Search the data for the word "bodies". Reproduce every line where it is found.

● **Provided data**
__________

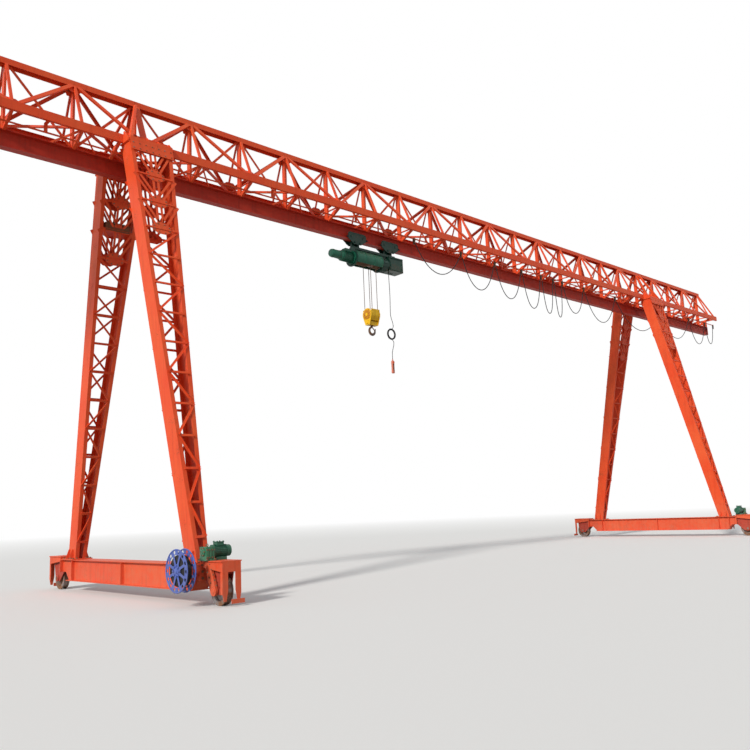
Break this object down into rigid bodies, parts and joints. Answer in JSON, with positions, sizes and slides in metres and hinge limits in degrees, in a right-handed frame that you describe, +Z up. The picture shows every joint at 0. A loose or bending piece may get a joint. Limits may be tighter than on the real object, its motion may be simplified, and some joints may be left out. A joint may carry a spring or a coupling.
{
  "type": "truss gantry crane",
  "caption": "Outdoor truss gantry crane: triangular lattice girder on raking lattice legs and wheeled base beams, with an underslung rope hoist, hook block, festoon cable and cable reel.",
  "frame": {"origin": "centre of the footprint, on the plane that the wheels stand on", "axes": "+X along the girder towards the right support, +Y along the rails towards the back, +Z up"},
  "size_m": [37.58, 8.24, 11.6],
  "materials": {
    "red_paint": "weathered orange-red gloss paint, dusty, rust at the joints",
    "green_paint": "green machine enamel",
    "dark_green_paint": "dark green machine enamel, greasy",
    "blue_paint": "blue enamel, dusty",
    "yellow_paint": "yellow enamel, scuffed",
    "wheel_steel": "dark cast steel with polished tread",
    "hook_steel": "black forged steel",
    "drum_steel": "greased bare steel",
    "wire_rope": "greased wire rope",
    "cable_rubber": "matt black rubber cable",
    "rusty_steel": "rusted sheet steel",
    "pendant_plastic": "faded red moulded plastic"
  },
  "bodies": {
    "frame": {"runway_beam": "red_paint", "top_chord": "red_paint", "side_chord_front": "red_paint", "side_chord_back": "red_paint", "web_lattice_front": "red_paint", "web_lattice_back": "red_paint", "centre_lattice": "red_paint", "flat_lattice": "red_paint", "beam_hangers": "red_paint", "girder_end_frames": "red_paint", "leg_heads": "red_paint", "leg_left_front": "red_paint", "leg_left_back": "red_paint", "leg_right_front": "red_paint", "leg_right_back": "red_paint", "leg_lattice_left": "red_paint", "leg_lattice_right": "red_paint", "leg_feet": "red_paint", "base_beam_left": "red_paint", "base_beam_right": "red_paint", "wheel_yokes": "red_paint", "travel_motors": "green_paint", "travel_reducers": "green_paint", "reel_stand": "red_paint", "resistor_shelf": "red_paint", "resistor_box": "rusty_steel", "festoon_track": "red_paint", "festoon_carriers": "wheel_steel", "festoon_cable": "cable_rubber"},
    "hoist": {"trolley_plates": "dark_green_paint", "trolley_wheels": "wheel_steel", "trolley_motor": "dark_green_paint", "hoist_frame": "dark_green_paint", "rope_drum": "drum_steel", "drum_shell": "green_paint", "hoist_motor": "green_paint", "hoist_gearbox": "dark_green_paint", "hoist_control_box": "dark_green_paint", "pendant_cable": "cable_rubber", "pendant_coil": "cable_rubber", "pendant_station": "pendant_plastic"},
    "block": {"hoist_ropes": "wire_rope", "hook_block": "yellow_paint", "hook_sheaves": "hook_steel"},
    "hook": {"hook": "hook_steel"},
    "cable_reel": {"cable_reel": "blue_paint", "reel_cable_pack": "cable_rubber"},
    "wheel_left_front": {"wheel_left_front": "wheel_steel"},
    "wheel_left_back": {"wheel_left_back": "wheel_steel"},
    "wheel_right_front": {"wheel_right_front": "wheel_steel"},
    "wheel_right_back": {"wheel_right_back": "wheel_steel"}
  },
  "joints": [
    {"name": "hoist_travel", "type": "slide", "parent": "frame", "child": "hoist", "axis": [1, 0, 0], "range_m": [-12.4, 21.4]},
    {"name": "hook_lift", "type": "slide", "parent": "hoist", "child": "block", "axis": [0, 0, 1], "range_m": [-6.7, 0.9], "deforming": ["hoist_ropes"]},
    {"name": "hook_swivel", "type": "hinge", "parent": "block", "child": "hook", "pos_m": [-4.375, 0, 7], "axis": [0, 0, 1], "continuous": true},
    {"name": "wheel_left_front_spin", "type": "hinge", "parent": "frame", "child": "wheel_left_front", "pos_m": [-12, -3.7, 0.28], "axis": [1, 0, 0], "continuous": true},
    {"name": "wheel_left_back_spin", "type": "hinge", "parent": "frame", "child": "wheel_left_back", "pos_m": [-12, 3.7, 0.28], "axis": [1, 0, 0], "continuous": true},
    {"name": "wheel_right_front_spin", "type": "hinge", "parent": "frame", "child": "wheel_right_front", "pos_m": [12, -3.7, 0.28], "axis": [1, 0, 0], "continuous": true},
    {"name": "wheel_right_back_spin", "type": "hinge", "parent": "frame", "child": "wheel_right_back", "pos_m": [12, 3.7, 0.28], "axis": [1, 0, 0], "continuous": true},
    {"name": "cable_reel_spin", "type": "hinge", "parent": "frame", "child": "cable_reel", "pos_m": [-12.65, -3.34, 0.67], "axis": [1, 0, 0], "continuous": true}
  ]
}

__________

● **Task result**
Break this object down into rigid bodies, parts and joints. Answer in JSON, with positions, sizes and slides in metres and hinge limits in degrees, in a right-handed frame that you describe, +Z up. The picture shows every joint at 0. A loose or bending piece may get a joint. Limits may be tighter than on the real object, its motion may be simplified, and some joints may be left out. A joint may carry a spring or a coupling.
  "bodies": {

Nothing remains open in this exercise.